The Jockey Club, which reinvest all profits into British racing, owns some of the world’s leading racing festivals, including the Crabbie’s Grand National Festival, The Cheltenham Festival, The Investec Derby Festival and the QIPCO Guineas Festival.

Returns from The Jockey Club’s commercial operations have allowed it to pump more than £400m into prize money and facilities for customers and facilities in the last decade.

This performance allowed The Jockey Club to contribute a record £19.1m to prize money in 2014 – up from £18.2m in 2013 – taking its prize money contribution in the last decade to £146.4m.
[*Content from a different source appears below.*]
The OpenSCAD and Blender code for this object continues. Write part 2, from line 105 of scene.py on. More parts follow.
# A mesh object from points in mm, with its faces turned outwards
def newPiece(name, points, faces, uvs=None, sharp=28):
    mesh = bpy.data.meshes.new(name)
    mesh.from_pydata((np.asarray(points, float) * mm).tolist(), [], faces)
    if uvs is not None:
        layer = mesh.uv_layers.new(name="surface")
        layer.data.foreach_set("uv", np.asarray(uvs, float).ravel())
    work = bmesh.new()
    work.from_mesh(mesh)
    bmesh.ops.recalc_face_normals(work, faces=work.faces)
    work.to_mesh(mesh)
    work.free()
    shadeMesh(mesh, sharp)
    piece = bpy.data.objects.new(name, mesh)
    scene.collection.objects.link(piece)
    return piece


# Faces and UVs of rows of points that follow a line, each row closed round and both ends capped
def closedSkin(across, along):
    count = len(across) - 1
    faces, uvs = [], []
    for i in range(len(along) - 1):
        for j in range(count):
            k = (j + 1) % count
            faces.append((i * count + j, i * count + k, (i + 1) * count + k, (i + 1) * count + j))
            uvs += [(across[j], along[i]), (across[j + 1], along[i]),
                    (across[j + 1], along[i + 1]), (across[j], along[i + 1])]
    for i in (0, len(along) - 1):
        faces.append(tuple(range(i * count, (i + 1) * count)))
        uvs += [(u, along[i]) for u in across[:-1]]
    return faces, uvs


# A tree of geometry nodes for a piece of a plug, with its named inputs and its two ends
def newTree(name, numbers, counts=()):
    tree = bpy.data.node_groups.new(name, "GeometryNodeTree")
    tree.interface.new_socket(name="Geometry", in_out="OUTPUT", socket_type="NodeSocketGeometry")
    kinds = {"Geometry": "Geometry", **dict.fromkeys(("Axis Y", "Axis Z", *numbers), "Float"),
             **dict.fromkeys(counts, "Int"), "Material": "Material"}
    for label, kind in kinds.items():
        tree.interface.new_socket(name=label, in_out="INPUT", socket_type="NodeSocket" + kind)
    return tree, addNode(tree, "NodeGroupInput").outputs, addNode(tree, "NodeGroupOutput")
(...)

In 2014, the Group also invested £34.1m on new and upgraded facilities and maintaining standards and racing surfaces across its 15 racecourses nationwide; training grounds at Newmarket, Lambourn and Epsom Downs; the historic Jockey Club Rooms; and The National Stud. This combined reinvestment in British racing through prize money and facilities of £55.2m in 2014 was an increase of £21.7m on the previous year.

Simon Bazalgette, group chief executive of The Jockey Club, said: “By maximising returns from our commercial operations we’ve been able to invest more than £400 million into the sport in the last 10 years. We’ve done that through prize money and facilities for customers and participants, and also supporting the sport’s promotion.

“This is something our people feel very proud of and it is thanks to their hard work striving to give customers of all types the best possible experience and promoting British racing as a sport, nationwide. It’s also been essential because of racing’s flawed funding model where Britain remains the poor relation to other racing nations thanks to an outdated Levy system that needs replacing as quickly as possible.

Bazalgette added: “Jockey Club Racecourses is staging fewer fixtures this year as a result of the changing landscape on the all-weather, which is a shame because that removes around £1 million from the profits we use to reinvest in British racing, but despite this we are on track to contribute a new record amount to prize money of £19.9m before abandonments in 2015.”